● **OBJECTIVE**
Please give the listing again, word for word, with nothing left out.
....
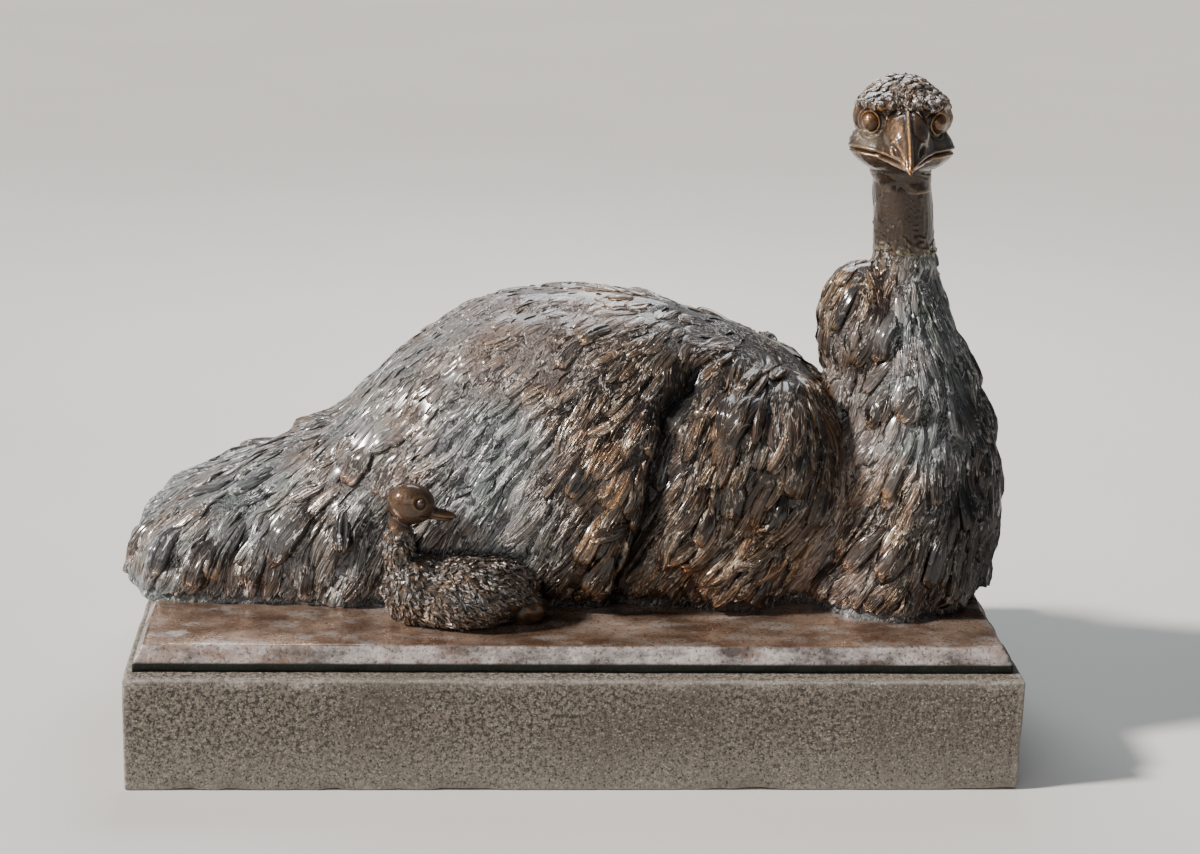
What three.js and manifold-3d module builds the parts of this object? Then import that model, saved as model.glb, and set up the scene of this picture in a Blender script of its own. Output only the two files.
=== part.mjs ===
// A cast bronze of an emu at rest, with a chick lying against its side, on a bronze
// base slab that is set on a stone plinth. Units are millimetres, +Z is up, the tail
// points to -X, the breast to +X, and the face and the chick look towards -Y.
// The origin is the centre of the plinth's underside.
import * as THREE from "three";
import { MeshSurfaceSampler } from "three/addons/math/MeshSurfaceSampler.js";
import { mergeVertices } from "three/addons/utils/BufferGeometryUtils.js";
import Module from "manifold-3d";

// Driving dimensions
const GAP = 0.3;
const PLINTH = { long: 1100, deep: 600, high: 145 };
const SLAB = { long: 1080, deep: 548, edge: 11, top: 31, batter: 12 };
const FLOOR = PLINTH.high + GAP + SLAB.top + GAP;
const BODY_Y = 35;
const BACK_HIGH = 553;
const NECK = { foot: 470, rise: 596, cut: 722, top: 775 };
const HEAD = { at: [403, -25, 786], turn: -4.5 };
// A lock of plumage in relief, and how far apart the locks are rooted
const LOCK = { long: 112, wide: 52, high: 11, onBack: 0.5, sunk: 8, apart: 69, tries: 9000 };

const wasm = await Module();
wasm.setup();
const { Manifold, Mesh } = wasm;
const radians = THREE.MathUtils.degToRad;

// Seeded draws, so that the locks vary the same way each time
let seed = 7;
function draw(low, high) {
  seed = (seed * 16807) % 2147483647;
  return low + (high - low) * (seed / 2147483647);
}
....
● **SOLVED EXERCISE**
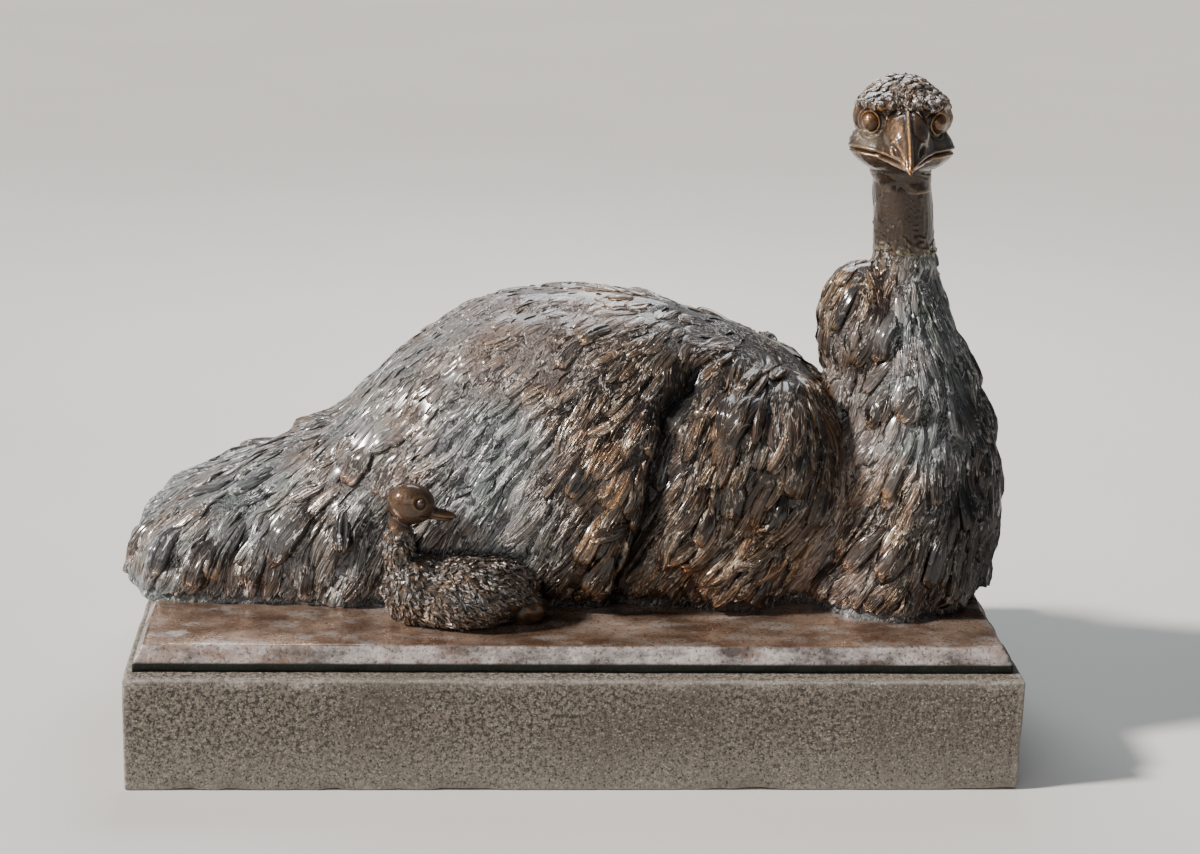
What three.js and manifold-3d module builds the parts of this object? Then import that model, saved as model.glb, and set up the scene of this picture in a Blender script of its own. Output only the two files.
=== part.mjs ===
// A cast bronze of an emu at rest, with a chick lying against its side, on a bronze
// base slab that is set on a stone plinth. Units are millimetres, +Z is up, the tail
// points to -X, the breast to +X, and the face and the chick look towards -Y.
// The origin is the centre of the plinth's underside.
import * as THREE from "three";
import { MeshSurfaceSampler } from "three/addons/math/MeshSurfaceSampler.js";
import { mergeVertices } from "three/addons/utils/BufferGeometryUtils.js";
import Module from "manifold-3d";

// Driving dimensions
const GAP = 0.3;
const PLINTH = { long: 1100, deep: 600, high: 145 };
const SLAB = { long: 1080, deep: 548, edge: 11, top: 31, batter: 12 };
const FLOOR = PLINTH.high + GAP + SLAB.top + GAP;
const BODY_Y = 35;
const BACK_HIGH = 553;
const NECK = { foot: 470, rise: 596, cut: 722, top: 775 };
const HEAD = { at: [403, -25, 786], turn: -4.5 };
// A lock of plumage in relief, and how far apart the locks are rooted
const LOCK = { long: 112, wide: 52, high: 11, onBack: 0.5, sunk: 8, apart: 69, tries: 9000 };

const wasm = await Module();
wasm.setup();
const { Manifold, Mesh } = wasm;
const radians = THREE.MathUtils.degToRad;

// Seeded draws, so that the locks vary the same way each time
let seed = 7;
function draw(low, high) {
  seed = (seed * 16807) % 2147483647;
  return low + (high - low) * (seed / 2147483647);
}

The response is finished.